Research in Locally Grown Beer Ingredients
By Adam Overland
There is no shortage of craft breweries, brewpubs, and Minnesota beers these days. A veritable wave of good beer and entrepreneurship has washed over Minnesota in the last decade, gathering size and speed in recent years. But almost without exception, one won’t find Minnesota beers brewed with local ingredients, at least not the big two – barley and hops.
While “Brewed in Minnesota” is something to be proud of, there’s a movement beginning that’s asking for more. In early April, the University of Minnesota held a craft brewing industry meeting – the first of its kind in the state – on the University’s St. Paul campus. Representatives from more than a dozen breweries, from August Schell to Dangerous Man, and a handful of companies with a big stake in barley and malting like Rahr and Cargill heard about the development of Minnesota barley and hops. But the event was about more than presenting the University’s side of the story, says organizer and University Professor Brian Steffenson – the University of Minnesota wanted to hear about the needs of the regional craft brewing industry.
“We have this burgeoning craft brewing industry, and they’re producing wonderful products, wonderfully diverse beers—and there’s a real need for the raw materials, both barley and hops,” says Steffenson. “I thought it would be a good idea to get the craft brewers together, and the malters, and let them know what we’re doing, but to hear from them, too, about what their needs are in terms of the raw materials.”
Big Barley
As it turns out, barley was once king in Minnesota. In the ‘30s and ‘40s, Minnesota was the biggest barley producer in the United States.
Just ask Paul Kramer, VP of Malting Quality with Rahr Malting Company in Shakopee, Minnesota. Rahr is the largest barley malting facility in the world. When it was built in 1937, says Kramer, “[it] was built in the middle of a barley field.”

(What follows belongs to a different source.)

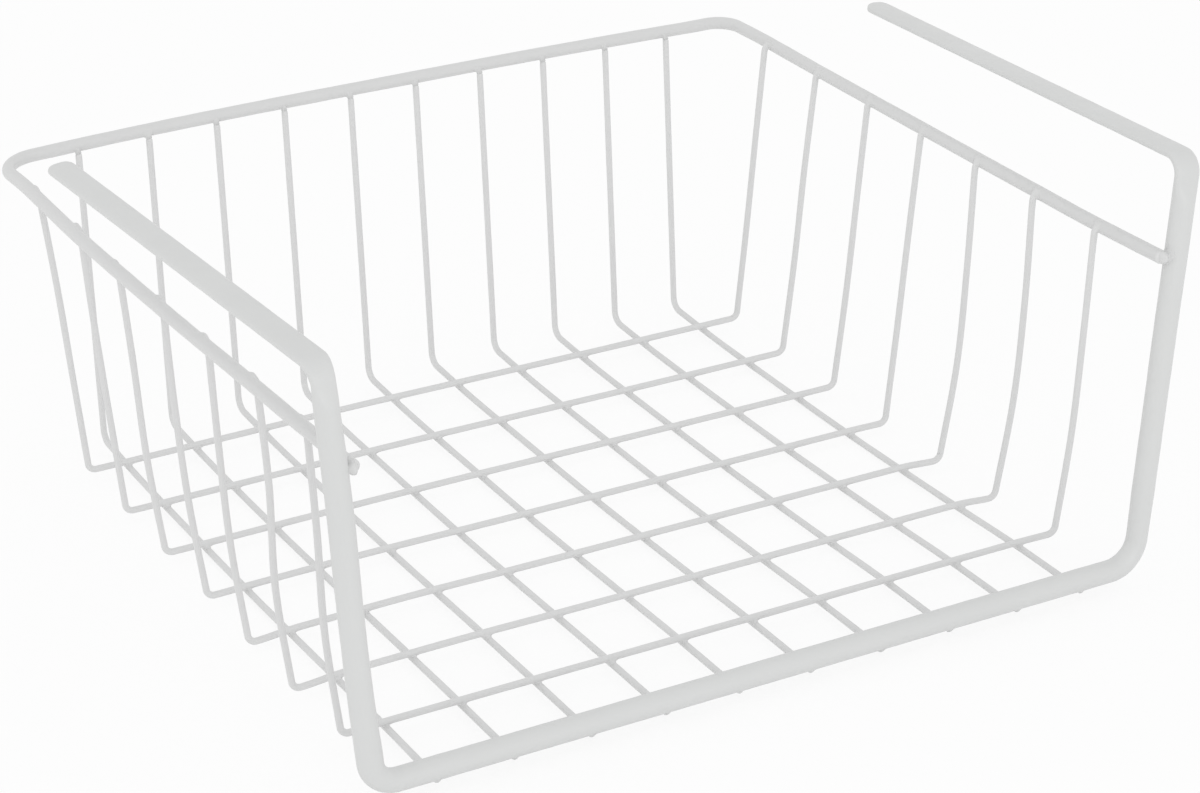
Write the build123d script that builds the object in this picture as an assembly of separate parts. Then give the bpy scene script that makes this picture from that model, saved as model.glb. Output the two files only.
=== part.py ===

Related Story: A Visit to Rahr Malting
But as corn and soybeans became more profitable, barley began to be pushed further north and west.
Today, Rahr still processes more malt than anywhere else, but they get much of their barley from 1,000 miles away or more, from Montana, Idaho, and Canada.
While “Brewed in Minnesota” is something to be proud of, there’s a movement beginning that’s asking for more.
Still, as recently as the 1980s, Minnesota farmed a peak of nearly 1.2 million acres.
The final nail in Minnesota’s barley coffin came in 1993 with a fungal disease called Fusariam Head Blight, which contaminates beer with metabolites that cause beer to gush over when opened. There is zero tolerance for it in the brewing industry, and contaminated barley was rendered unacceptable for anything but animal feed.
“We couldn’t stop the disease,” says Steffenson. “The fungicides didn’t work, and there was so much of the pathogen around each year that farmers got hammered by it.”
Farmers reacted by planting something else. Today, there’s not much more than 100,000 acres of barley, grown only in the very northwest corner of the state.
“The world is a penny business—if you can save ten percent in transportation costs, it gives you a competitive advantage for us and for brewers.” – Paul Kramer, VP of Malting Quality with Rahr Malting
With craft brewing coming on strong, Kramer sees the same opportunity that the University of Minnesota believes is on the horizon.
“For craft brewers – and there are 2,200 of them out there right now, and growing. They use twice the malt per barrel versus a light lager beer. But all the barley they want is 1,000 miles away,” says Kramer.
Kramer says the difference in transportation costs coupled with better barley bred at the University could make barley profitable again.
“There’s a lot of farmers who would love to grow small grains, and [local barley] would save us $1 a bushel in transportation costs,” Kramer says. “The world is a penny business – if you can save ten percent in transportation costs, it gives you a competitive advantage for us and for brewers,” he says.
So the University of Minnesota is doing two things – breeding barley for disease resistance and malting quality barley with a better yield. They think one key for the industry and for farmers may be in experiments with winter barley, which could result in “double-cropping.” Essentially, it’s a barley that is planted in the fall, begins to grow, goes dormant in the winter but survives, then continues to grow and is harvested in the last days of June. This process would allow farmers to plant a summer crop of soybeans on the same land.
Do that, says Steffenson, and barley could again be a competitive crop in Minnesota. “At the least, it could be a niche production area for specialty barleys used in craft brewing.”
Hops to it
University of Minnesota’s researcher Charlie Rohwer likes hops so much he almost named his son Fuggle, after a hop variety, but his wife vetoed the idea. He gave an overview at the University event about his research at the Southern Research and Outreach Center in Waseca, Minnesota. This is one of two locations where the University is growing a quarter acre of hops, identifying which varieties will grow best in Minnesota, and what kind of trellis system they will thrive on. Hops grow as vines, and here they grow in rows spaced apart about the width of a standard hallway, in thickening corridors rising ever upward. This Jack-and-the-Beanstalk quality is one of the aspects so fascinating to Rohwer.